→ EXERCISE DESCRIPTION
Beginning at the line containing "Reconstruct the object", output every line to the end of the data below exactly as it appears.

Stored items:
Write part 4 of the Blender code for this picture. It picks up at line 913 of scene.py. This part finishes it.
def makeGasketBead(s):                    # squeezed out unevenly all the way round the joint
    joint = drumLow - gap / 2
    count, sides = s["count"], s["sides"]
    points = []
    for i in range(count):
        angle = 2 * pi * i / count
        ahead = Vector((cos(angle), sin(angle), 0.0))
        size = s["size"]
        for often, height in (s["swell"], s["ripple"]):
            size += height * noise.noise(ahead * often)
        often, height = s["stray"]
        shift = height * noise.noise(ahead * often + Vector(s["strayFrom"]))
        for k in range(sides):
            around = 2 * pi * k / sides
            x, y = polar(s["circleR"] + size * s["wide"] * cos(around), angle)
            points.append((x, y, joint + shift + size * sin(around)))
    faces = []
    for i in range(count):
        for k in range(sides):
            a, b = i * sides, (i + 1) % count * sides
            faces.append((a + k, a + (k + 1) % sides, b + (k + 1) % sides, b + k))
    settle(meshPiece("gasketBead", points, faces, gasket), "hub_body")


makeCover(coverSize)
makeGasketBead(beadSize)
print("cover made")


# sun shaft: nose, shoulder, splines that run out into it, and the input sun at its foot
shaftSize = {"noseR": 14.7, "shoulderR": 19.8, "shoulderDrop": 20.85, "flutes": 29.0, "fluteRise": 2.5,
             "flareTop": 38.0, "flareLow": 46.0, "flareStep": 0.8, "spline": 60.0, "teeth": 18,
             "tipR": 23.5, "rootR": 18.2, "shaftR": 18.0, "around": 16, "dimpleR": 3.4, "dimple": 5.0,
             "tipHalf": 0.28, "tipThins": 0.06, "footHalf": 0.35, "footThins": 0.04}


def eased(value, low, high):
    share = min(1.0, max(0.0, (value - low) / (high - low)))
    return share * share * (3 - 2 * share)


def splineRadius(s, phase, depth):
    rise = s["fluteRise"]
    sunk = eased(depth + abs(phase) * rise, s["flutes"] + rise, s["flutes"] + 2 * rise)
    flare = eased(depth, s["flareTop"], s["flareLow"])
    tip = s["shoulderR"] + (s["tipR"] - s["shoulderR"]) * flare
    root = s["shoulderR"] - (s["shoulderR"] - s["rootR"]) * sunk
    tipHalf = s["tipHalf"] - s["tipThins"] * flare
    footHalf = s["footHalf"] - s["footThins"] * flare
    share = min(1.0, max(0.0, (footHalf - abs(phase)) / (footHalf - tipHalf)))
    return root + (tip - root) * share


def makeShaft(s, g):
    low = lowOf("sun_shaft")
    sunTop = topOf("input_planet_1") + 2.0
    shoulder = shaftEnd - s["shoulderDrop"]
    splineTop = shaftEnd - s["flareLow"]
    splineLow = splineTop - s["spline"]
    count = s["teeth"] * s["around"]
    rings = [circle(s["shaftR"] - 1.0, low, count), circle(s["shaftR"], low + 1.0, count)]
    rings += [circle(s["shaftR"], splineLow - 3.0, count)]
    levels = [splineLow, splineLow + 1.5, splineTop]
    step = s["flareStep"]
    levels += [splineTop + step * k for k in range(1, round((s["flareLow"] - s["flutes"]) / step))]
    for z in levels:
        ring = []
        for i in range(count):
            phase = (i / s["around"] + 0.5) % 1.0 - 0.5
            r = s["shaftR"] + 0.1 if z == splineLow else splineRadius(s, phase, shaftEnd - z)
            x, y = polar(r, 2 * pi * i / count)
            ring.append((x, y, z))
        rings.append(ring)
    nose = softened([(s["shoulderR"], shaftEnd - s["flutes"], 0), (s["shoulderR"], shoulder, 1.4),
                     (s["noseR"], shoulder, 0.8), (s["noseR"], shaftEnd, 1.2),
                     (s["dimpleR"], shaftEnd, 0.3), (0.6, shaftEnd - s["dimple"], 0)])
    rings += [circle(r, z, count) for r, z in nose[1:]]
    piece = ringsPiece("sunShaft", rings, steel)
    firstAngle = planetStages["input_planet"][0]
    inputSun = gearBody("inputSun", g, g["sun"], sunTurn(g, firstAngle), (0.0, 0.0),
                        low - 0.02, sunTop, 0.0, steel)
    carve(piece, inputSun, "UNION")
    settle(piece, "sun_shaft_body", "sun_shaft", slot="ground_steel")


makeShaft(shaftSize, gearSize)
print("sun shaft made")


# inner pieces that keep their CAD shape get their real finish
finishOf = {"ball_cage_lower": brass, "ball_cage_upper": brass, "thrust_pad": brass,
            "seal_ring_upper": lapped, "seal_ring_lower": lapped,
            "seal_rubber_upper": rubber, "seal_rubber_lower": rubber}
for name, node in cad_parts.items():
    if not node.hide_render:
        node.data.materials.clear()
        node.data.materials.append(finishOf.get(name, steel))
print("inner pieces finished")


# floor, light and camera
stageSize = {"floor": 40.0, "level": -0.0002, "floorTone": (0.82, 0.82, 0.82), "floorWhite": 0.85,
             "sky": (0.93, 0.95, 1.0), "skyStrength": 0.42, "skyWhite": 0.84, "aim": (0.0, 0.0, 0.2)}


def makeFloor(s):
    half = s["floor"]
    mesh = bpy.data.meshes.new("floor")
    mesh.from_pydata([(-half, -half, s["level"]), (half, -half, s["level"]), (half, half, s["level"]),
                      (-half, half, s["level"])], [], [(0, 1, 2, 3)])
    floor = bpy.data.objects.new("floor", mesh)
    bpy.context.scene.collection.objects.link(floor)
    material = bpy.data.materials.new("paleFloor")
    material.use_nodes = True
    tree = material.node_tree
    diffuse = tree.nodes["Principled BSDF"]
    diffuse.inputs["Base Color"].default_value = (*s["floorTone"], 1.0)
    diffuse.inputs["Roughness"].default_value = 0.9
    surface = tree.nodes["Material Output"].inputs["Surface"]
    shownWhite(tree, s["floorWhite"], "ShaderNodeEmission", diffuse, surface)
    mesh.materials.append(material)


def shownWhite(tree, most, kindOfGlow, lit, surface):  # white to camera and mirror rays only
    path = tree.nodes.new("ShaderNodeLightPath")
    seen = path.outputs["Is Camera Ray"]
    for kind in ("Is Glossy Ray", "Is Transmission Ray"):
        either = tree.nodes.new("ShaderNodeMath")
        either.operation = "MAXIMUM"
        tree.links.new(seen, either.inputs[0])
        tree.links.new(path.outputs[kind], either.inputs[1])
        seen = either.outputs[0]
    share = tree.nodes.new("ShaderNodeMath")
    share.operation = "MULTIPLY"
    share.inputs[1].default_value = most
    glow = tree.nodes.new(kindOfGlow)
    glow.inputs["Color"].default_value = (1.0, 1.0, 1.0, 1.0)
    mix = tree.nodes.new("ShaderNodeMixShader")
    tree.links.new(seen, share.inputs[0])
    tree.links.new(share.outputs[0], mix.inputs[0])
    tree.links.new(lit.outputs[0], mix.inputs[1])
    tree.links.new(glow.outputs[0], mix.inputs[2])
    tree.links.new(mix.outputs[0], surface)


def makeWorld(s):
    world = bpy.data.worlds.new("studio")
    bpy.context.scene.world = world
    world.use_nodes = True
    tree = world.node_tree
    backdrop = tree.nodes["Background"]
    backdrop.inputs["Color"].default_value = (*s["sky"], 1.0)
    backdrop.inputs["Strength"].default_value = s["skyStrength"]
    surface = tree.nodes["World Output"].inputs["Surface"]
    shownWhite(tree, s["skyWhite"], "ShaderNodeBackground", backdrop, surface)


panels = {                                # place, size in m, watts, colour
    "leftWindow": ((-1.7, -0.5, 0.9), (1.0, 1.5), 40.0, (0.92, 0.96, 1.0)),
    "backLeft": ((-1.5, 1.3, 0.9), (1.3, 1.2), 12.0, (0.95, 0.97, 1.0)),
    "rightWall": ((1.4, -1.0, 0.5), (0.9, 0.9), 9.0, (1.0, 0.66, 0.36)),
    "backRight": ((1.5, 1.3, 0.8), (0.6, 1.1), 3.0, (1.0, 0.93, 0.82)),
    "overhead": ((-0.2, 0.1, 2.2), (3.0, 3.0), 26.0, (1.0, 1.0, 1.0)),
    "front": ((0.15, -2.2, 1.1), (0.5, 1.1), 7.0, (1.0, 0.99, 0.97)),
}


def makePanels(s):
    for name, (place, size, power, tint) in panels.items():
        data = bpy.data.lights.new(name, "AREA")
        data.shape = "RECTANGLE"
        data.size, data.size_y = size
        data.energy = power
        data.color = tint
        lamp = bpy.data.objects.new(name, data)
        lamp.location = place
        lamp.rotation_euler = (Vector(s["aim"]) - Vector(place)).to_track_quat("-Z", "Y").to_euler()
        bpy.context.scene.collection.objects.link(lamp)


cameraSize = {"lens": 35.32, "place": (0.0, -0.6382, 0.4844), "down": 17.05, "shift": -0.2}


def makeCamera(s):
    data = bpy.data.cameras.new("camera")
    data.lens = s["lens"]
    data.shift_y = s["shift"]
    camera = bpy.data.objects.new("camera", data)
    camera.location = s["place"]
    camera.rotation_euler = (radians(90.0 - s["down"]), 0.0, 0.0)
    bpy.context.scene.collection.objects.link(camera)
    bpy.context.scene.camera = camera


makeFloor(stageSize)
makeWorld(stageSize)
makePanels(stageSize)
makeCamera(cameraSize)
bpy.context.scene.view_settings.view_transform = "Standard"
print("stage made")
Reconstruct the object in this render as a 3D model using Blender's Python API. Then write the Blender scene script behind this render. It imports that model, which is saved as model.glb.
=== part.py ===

→ EXERCISE ANSWER
Reconstruct the object in this render as a 3D model using Blender's Python API. Then write the Blender scene script behind this render. It imports that model, which is saved as model.glb.
=== part.py ===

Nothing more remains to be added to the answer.